Security on Network Drives

rowanbradley

New Member
Joined
Jan 5, 2020
I have a NAS drive (a Zyxel NSA310) on my network which I am trying to use for backup. Whenever I try to access this drive from a Windows computer connected to the same LAN (e.g. to create a new folder on the NAS) it says "you need authorisation to do that". How do I get authorisation? The Zyxel drive only seems to allow me to create permissions for local users. If I am logged onto my Windows PC as \\ROWAN_XPS8700\RowanB, and I have an account on the NAS as \\NSA310\RowanB, when I try to access the NAS, does it use the permissions that I have set for \\NSA310\RowanB, or does it treat me as an unknown user, and therefore block me? How do I access the NAS as the user \\NSA310\RowanB when I am logged into ROWAN_XPS8700?

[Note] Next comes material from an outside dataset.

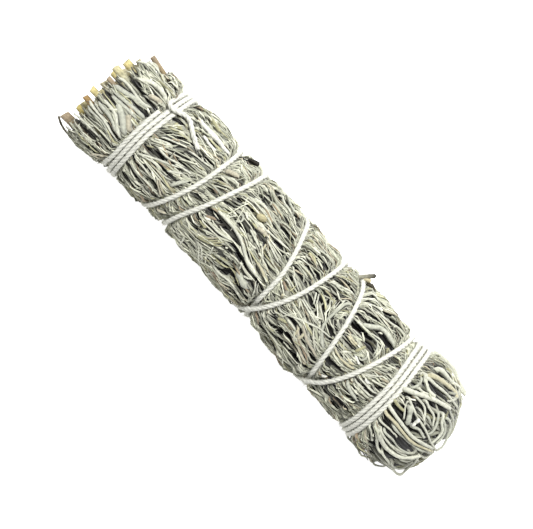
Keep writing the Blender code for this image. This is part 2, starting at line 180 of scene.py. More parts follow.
def mesh_of_tubes(name, grid, tint):
    """Closed tubes from points grid[tube, station, corner]: a four-cornered face between each two stations
    and corners, and one flat face over each end. Each point carries its tint, and the UV map runs once
    round a tube (u) and along it in millimetres (v), from a start of its own for each tube."""
    apart, end_radius = 3.7, 0.3
    tubes, stations, corners = grid.shape[:3]
    index = np.arange(tubes * stations * corners).reshape(tubes, stations, corners)
    here, beyond = index[:, :-1], index[:, 1:]
    sides = np.stack([here, np.roll(here, -1, 2), np.roll(beyond, -1, 2), beyond], -1)
    ends = np.stack([index[:, 0, ::-1], index[:, -1]], 1)
    face_corners = np.concatenate([sides.ravel(), ends.ravel()])
    sizes = np.concatenate([np.full(sides.size // 4, 4), np.full(ends.size // corners, corners)])
    mesh = bpy.data.meshes.new(name)
    mesh.vertices.add(index.size)
    mesh.vertices.foreach_set("co", ((grid.reshape(-1, 3) + FRAME_SHIFT) * MM).ravel())
    mesh.loops.add(len(face_corners))
    mesh.loops.foreach_set("vertex_index", face_corners)
    mesh.polygons.add(len(sizes))
    mesh.polygons.foreach_set("loop_start", np.cumsum(sizes) - sizes)
    mesh.polygons.foreach_set("use_smooth", np.repeat([True, False], [sides.size // 4, ends.size // corners]))
    mesh.update(calc_edges=True)
    colours = mesh.color_attributes.new(name="tint", type="FLOAT_COLOR", domain="POINT")
    tint = np.broadcast_to(tint, grid.shape)
    colours.data.foreach_set("color", np.concatenate([tint, np.ones_like(tint[..., :1])], -1).ravel())
    steps = np.linalg.norm(np.diff(grid.mean(2), axis=1), axis=-1)
    length = np.concatenate([np.zeros((tubes, 1)), np.cumsum(steps, 1)], 1) + apart * np.arange(tubes)[:, None]
    u = np.stack([np.arange(corners), np.arange(corners) + 1] * 2, -1)[:, [0, 1, 3, 2]] / corners
    u = np.broadcast_to(u, sides.shape)
    v = np.stack([length[:, :-1]] * 2 + [length[:, 1:]] * 2, -1)[:, :, None]
    side_uv = np.stack([u, np.broadcast_to(v, sides.shape)], -1)
    turn = np.arange(corners) * 2 * np.pi / corners
    disc = end_radius * np.stack([np.cos(turn), np.sin(turn)], -1)
    end_uv = disc + np.stack([0 * length[:, [0, -1]], length[:, [0, -1]]], -1)[:, :, None]
    uv = mesh.uv_layers.new(name="along_fibres")
    uv.data.foreach_set("uv", np.concatenate([side_uv.ravel(), end_uv.ravel()]))
    return mesh


def fibrous(name, roughness, sheen, grain, streak, bump):
    """A matt plant or cotton surface: its tint times a streaky noise that runs along the fibres, with a fine
    bump from the same noise. grain is the noise's scale across a piece, and streak how far it varies."""
    material = bpy.data.materials.new(name)
    material.use_nodes = True
    nodes, links = material.node_tree.nodes, material.node_tree.links
    shader, tint, place, stretched, noise, spread, shaded, relief = nodes["Principled BSDF"], *(
        nodes.new("ShaderNode" + kind)
        for kind in ("Attribute", "UVMap", "Mapping", "TexNoise", "MapRange", "VectorMath", "Bump")
    )
    tint.attribute_name = "tint"
    place.uv_map = "along_fibres"
    shaded.operation = "SCALE"
    for node, socket, value in (
        (shader, "Roughness", roughness), (shader, "Sheen Weight", sheen), (shader, "Sheen Roughness", 0.6),
        (shader, "Specular IOR Level", 0.25), (stretched, "Scale", (grain, 0.9, 1.0)),
        (noise, "Scale", 2.0), (noise, "Detail", 5.0), (spread, "From Min", 0.3), (spread, "From Max", 0.7),
        (spread, "To Min", 1.0 - streak), (spread, "To Max", 1.0 + 0.6 * streak),
        (relief, "Strength", bump), (relief, "Distance", 0.15 * MM),
    ):
        node.inputs[socket].default_value = value
    for giver, output, taker, socket in (
        (place, "UV", stretched, "Vector"), (stretched, "Vector", noise, "Vector"),
        (noise, "Fac", spread, "Value"), (tint, "Color", shaded, 0), (spread, "Result", shaded, "Scale"),
        (shaded, "Vector", shader, "Base Color"), (noise, "Fac", relief, "Height"),
        (relief, "Normal", shader, "Normal"),
    ):
        links.new(giver.outputs[output], taker.inputs[socket])
    return material


def piece(name, mesh, finish, slot, *nodes):
    """The object that holds this mesh. It stays at the origin, rides on the bunch and replaces these nodes."""
    mesh.materials.append(finish)
    shape = bpy.data.objects.new(name, mesh)
    bpy.context.scene.collection.objects.link(shape)
    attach(shape, "root")
    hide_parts(*nodes)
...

To be honest, it would be much easier for me if the whole of Windows Security could be completely turned off. There is no-one on my network who is trying to break into anyone else's confidential information. Therefore all this security stuff which gets more and more complicated and difficult with each Windows release accomplishes absolutely nothing for me, other than prevent me doing things that I need to do (like backup my data).

Thanks - Rowan
 
You'll typically have two sets of permissions for network storage shared as CIFS shares. Local and network with local taking precedent over network permissions. You can setup the local to allow all access and then lock down directories with network permissions.